- _Your task_: Output the full material exactly as it appears here.

╭──

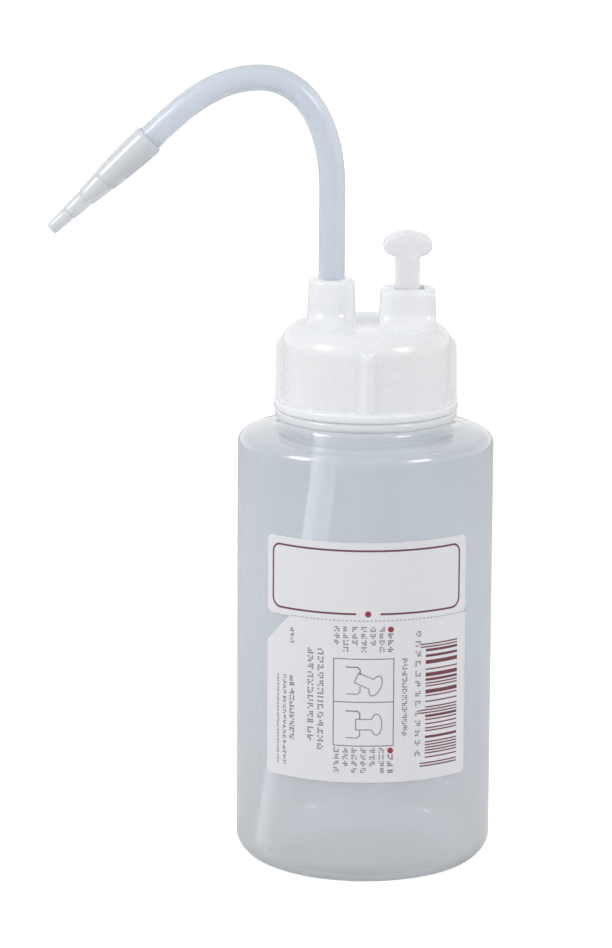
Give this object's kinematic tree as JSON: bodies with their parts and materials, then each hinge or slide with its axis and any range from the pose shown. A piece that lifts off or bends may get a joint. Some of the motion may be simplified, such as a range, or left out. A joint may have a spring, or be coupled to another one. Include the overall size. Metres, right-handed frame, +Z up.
{
  "type": "wash bottle",
  "caption": "Squeeze wash bottle for the laboratory: translucent round bottle, screw cap with a bent spout and dip tube, a push-on jet tip, and a vent cock that tilts shut.",
  "frame": {"origin": "on the bottle's axis, in the plane the bottle stands on", "axes": "+Z up along the bottle's axis; the spout points to -X; the labels face -Y"},
  "size_m": [0.1078, 0.0622, 0.1958],
  "materials": {
    "bottle_plastic": "translucent natural polyethylene, satin",
    "cap_plastic": "natural white polypropylene, satin",
    "seal_foam": "closed-cell foam, matte",
    "tube_plastic": "translucent polyethylene tube, smooth",
    "tip_plastic": "translucent polyethylene, moulded",
    "cock_plastic": "natural white polypropylene, satin",
    "label_film": "matte printed film"
  },
  "bodies": {
    "bottle_body": {"bottle": "bottle_plastic", "name_label": "label_film", "instruction_label": "label_film"},
    "seal": {"cap_gasket": "seal_foam"},
    "cap": {"screw_cap": "cap_plastic"},
    "spout": {"spout_tube": "tube_plastic"},
    "tip": {"jet_tip": "tip_plastic"},
    "cock": {"vent_cock": "cock_plastic"}
  },
  "joints": [
    {"name": "cap_rise", "type": "slide", "parent": "bottle_body", "child": "seal", "axis": [0, 0, 1], "range_m": [0, 0.006]},
    {"name": "cap_turn", "type": "hinge", "parent": "seal", "child": "cap", "pos_m": [0, 0, 0.12], "axis": [0, 0, 1], "range_deg": [0, 540]},
    {"name": "spout_swivel", "type": "hinge", "parent": "cap", "child": "spout", "pos_m": [-0.0085, 0, 0.137], "axis": [0, 0, 1], "continuous": true},
    {"name": "tip_pull", "type": "slide", "parent": "spout", "child": "tip", "axis": [-0.7314, 0, -0.682], "range_m": [0, 0.011]},
    {"name": "cock_tilt", "type": "hinge", "parent": "cap", "child": "cock", "pos_m": [0.00975, 0, 0.1401], "axis": [0, 1, 0], "range_deg": [0, 22]}
  ],
  "couplings": [
    {"joint": "cap_rise", "follows": "cap_turn", "m_per_rad": 0.0006366}
  ]
}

╰──

- _Output for this exercise_:
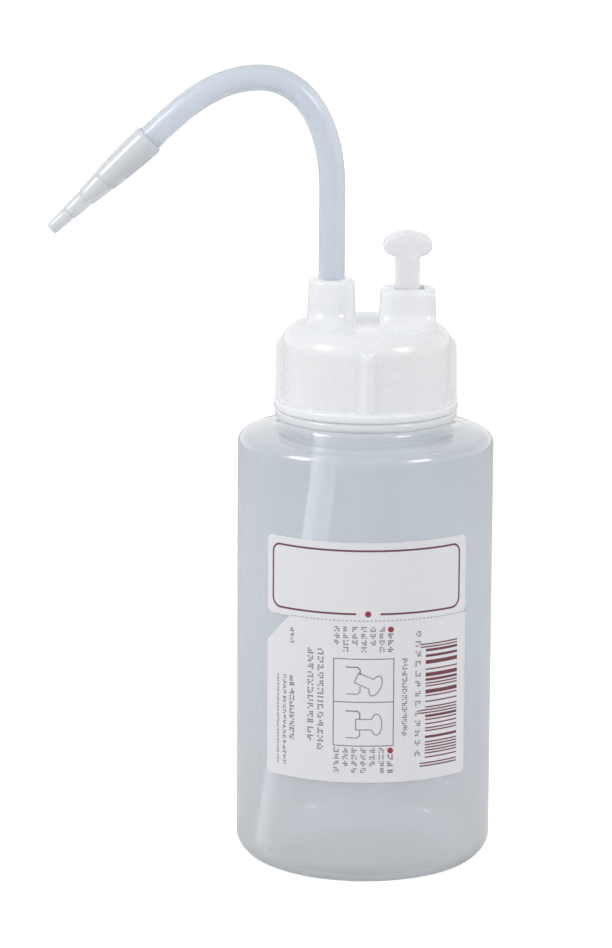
Give this object's kinematic tree as JSON: bodies with their parts and materials, then each hinge or slide with its axis and any range from the pose shown. A piece that lifts off or bends may get a joint. Some of the motion may be simplified, such as a range, or left out. A joint may have a spring, or be coupled to another one. Include the overall size. Metres, right-handed frame, +Z up.
{
  "type": "wash bottle",
  "caption": "Squeeze wash bottle for the laboratory: translucent round bottle, screw cap with a bent spout and dip tube, a push-on jet tip, and a vent cock that tilts shut.",
  "frame": {"origin": "on the bottle's axis, in the plane the bottle stands on", "axes": "+Z up along the bottle's axis; the spout points to -X; the labels face -Y"},
  "size_m": [0.1078, 0.0622, 0.1958],
  "materials": {
    "bottle_plastic": "translucent natural polyethylene, satin",
    "cap_plastic": "natural white polypropylene, satin",
    "seal_foam": "closed-cell foam, matte",
    "tube_plastic": "translucent polyethylene tube, smooth",
    "tip_plastic": "translucent polyethylene, moulded",
    "cock_plastic": "natural white polypropylene, satin",
    "label_film": "matte printed film"
  },
  "bodies": {
    "bottle_body": {"bottle": "bottle_plastic", "name_label": "label_film", "instruction_label": "label_film"},
    "seal": {"cap_gasket": "seal_foam"},
    "cap": {"screw_cap": "cap_plastic"},
    "spout": {"spout_tube": "tube_plastic"},
    "tip": {"jet_tip": "tip_plastic"},
    "cock": {"vent_cock": "cock_plastic"}
  },
  "joints": [
    {"name": "cap_rise", "type": "slide", "parent": "bottle_body", "child": "seal", "axis": [0, 0, 1], "range_m": [0, 0.006]},
    {"name": "cap_turn", "type": "hinge", "parent": "seal", "child": "cap", "pos_m": [0, 0, 0.12], "axis": [0, 0, 1], "range_deg": [0, 540]},
    {"name": "spout_swivel", "type": "hinge", "parent": "cap", "child": "spout", "pos_m": [-0.0085, 0, 0.137], "axis": [0, 0, 1], "continuous": true},
    {"name": "tip_pull", "type": "slide", "parent": "spout", "child": "tip", "axis": [-0.7314, 0, -0.682], "range_m": [0, 0.011]},
    {"name": "cock_tilt", "type": "hinge", "parent": "cap", "child": "cock", "pos_m": [0.00975, 0, 0.1401], "axis": [0, 1, 0], "range_deg": [0, 22]}
  ],
  "couplings": [
    {"joint": "cap_rise", "follows": "cap_turn", "m_per_rad": 0.0006366}
  ]
}